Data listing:
-*-*-
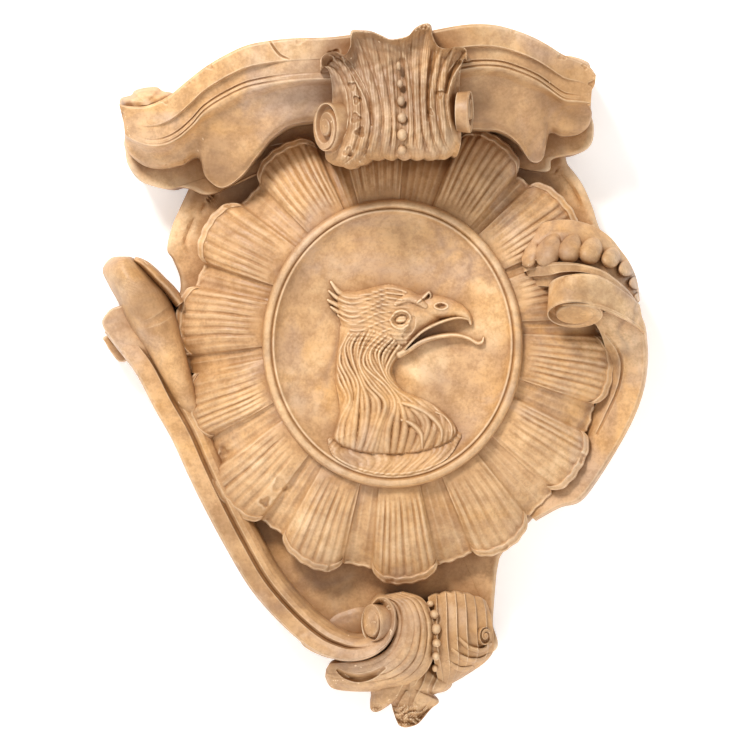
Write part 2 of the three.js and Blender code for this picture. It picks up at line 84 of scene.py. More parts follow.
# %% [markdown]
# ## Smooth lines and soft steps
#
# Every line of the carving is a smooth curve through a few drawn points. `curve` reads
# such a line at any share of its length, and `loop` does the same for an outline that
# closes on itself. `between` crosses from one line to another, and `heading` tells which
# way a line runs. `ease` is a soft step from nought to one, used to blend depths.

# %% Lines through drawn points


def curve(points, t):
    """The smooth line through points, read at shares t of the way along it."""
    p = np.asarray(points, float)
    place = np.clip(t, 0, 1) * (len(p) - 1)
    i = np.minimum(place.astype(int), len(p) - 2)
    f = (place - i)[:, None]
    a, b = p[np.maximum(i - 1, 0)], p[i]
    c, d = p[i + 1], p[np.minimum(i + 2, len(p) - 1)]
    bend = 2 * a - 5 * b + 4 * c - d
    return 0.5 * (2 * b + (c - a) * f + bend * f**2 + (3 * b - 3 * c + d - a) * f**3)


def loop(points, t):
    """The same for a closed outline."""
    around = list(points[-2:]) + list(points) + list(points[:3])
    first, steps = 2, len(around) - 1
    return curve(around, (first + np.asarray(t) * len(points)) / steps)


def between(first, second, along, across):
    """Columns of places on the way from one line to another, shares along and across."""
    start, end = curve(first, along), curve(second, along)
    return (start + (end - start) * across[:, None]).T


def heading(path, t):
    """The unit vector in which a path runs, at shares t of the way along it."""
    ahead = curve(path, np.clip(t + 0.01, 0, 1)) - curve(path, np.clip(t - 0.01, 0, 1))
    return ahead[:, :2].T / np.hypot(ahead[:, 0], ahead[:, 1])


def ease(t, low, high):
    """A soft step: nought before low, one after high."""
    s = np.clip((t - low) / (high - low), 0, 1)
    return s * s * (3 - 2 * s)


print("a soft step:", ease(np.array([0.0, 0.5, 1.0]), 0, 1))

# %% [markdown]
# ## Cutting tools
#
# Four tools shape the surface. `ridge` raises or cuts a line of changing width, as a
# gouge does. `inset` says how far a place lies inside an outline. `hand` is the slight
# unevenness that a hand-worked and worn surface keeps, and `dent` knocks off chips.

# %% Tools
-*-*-
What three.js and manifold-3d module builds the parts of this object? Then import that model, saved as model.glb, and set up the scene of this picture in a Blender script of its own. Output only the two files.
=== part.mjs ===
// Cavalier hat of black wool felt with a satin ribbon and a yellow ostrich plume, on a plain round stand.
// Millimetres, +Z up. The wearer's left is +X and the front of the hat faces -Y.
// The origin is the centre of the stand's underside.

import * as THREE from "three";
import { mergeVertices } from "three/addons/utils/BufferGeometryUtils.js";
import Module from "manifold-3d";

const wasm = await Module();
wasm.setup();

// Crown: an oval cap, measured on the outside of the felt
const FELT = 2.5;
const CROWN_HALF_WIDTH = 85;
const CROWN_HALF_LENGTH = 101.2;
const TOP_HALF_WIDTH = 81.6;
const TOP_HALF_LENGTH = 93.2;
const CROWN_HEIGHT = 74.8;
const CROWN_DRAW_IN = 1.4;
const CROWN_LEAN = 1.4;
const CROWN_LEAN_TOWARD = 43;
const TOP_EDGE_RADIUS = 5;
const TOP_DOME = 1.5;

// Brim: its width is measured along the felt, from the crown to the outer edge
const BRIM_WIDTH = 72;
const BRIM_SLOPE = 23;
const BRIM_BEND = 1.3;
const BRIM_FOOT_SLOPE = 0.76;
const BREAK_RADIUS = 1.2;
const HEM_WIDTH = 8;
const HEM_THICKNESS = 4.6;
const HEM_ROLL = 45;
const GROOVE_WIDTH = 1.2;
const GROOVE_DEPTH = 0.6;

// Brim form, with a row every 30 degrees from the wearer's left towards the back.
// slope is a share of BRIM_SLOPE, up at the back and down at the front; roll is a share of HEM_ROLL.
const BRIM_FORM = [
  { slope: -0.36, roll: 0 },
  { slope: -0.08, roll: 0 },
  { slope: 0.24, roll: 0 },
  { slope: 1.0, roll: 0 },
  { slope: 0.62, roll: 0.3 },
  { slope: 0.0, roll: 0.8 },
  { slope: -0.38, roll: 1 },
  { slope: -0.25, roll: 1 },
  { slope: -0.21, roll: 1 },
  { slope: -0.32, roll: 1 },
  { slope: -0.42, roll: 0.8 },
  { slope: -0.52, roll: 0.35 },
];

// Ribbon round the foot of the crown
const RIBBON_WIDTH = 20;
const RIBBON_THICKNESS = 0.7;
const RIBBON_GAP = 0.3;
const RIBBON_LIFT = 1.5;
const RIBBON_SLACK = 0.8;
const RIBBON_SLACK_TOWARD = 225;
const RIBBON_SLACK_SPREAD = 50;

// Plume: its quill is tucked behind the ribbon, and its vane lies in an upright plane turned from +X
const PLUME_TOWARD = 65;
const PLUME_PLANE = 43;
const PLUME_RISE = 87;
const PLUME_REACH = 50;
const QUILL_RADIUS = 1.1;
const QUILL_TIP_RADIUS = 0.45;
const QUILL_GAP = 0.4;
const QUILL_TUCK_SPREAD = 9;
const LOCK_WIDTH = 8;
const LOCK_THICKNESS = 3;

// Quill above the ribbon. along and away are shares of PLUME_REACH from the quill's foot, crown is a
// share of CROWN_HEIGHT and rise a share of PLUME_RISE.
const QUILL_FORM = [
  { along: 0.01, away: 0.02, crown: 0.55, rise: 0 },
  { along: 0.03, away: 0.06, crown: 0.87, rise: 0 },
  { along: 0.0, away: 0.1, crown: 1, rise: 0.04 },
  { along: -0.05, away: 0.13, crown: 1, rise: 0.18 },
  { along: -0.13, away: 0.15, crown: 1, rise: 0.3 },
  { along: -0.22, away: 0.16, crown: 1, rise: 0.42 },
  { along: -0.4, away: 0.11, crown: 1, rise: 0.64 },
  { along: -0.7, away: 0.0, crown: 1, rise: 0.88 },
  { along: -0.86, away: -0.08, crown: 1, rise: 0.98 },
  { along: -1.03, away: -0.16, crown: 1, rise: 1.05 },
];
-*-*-
Reproduce exactly the lines from the line with "Write part 2" through the line with "return 0.5 *", both end lines included, and only those lines.

Write part 2 of the three.js and Blender code for this picture. It picks up at line 84 of scene.py. More parts follow.
# %% [markdown]
# ## Smooth lines and soft steps
#
# Every line of the carving is a smooth curve through a few drawn points. `curve` reads
# such a line at any share of its length, and `loop` does the same for an outline that
# closes on itself. `between` crosses from one line to another, and `heading` tells which
# way a line runs. `ease` is a soft step from nought to one, used to blend depths.

# %% Lines through drawn points


def curve(points, t):
    """The smooth line through points, read at shares t of the way along it."""
    p = np.asarray(points, float)
    place = np.clip(t, 0, 1) * (len(p) - 1)
    i = np.minimum(place.astype(int), len(p) - 2)
    f = (place - i)[:, None]
    a, b = p[np.maximum(i - 1, 0)], p[i]
    c, d = p[i + 1], p[np.minimum(i + 2, len(p) - 1)]
    bend = 2 * a - 5 * b + 4 * c - d
    return 0.5 * (2 * b + (c - a) * f + bend * f**2 + (3 * b - 3 * c + d - a) * f**3)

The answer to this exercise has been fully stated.